Free-radical-initiated strategy aiming for pitch-based dual-doped carbon nanosheets engaged into high-energy asymmetric supercapacitors

Doped quasi-two-dimensional carbons with layer-stacked porous architecture and chemically functionalized surface are strongly appealing for high-energy supercapacitors, but there are daunting challenges to synthesize them through a cost-efficient and eco-friendly path. Herein, N/S dual-doped stacked carbon nanosheets (D-SCN) is first synthesized from coal tar pitch, a cheap coking by-product, beginning with a controlled molecular radical-polymerization initiated by 2,3-dimethyl-2,3-diphenylbutane, followed by a one-step carbonization-activation process in presence of potassium benzoate and N,N'-diphenylthiourea. As-obtained D-SCN with reasonable densification shares a well-designed layer-stacked topology texture, hierarchical interconnected porous structure and N/S dual-doped surface, which work together to harvest high supercapacitive performance.

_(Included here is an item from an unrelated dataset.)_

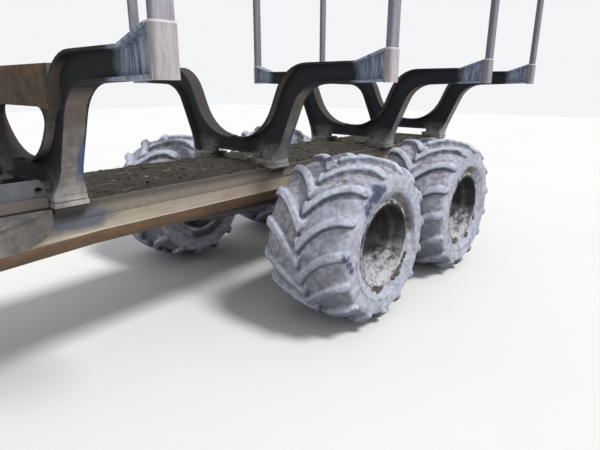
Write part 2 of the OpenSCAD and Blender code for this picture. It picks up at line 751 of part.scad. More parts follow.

The D-SCN delivers a maximal specific capacitance of 458 F g(-1), which is considerably higher than most of previously reported for other carbon materials. As-assembled asymmetric all-solid-state supercapacitor with a wide voltage range of 0-1.8 V takes on a volumetric energy density of 27 W h L-1 at a power density of 296 W L-1 with fading capacitance of merely 5.9% after 20000 cycles. The route advocated here for preparing pitch-based nanocarbons opens up new horizons in exploring large-scale preparation of electrode materials suitable for narrow spaces.